Tribe pride: Students celebrate the team regardless of the final score

    The score was 40-0. The area bars were soon to be filled with humbled Tribesmen and exuberant, comically overdressed University of Virginia students. The brave few among us who were seated in the home team section had already repeatedly quoted the recent “Best Colleges” list that had us ranked ahead of UVa. Losing had lost its ironic charm; this was going to be a very different experience than the last football trip to Charlottesville.

    Then, launched like a thunderbolt from Zeus, Drake Kuhn’s 34-yard field goal dribbled over the front crossbar. The green and gold section of the stadium thundered in jubilation, and the faint hum of the College pep band could be detected. At that moment, I was reminded of why we had come.

    At the College, we support the team, but we do not let it define us. It seems to me that we have always treated winning as a genuinely exciting thing — neither a shocking surprise nor a given fact. Most of the students I saw afterward had roughly the same expressions moods, and outlooks on life after this game that they had after the game two years ago — especially once we hit the bars! (Kidding.) This game, like the last, was a chance to celebrate our school and our team despite the fact that we were playing against a school that devotes far more resources, scholarships and emotional attention to its football program.

    Whether we see our mascot as the Griffin or the colonial re-enactors with muskets, the defining message of William and Mary football is that we do not take ourselves too seriously. This does not mean that we’re imbued with a sense of defeat. The truth is that we’re expected to win our conference this year, and we have a legendary coach who is widely reputed to be someone who runs an athletic program the right way. But if the season does not turn out the way the analysts predict, our campus won’t have an identity crisis, and we won’t abandon our athletes. The students who go to games will still go to the games, whether as a novelty or a weekly rite.

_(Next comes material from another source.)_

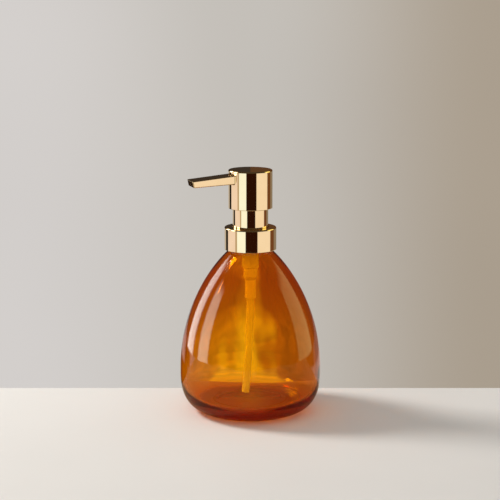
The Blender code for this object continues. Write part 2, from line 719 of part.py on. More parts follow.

    The game was certainly tough to swallow at times, but we have the benefit of being the perennial underdog. While most bow tie-wearing UVa. fans will forget the result of last night’s drubbing within a week, we can revive the glory days of 2009’s 26-14 victory easily for the next 60 years. In fact, it was the possibility of losing 40-3 that made our victory so thrilling in 2009. Let’s not allow Saturday’s game to make us apathetic or despondent about our sports. Let’s treat them as the modest, entertaining attractions that the College molds them to be. Whatever we do, let’s not become UVa.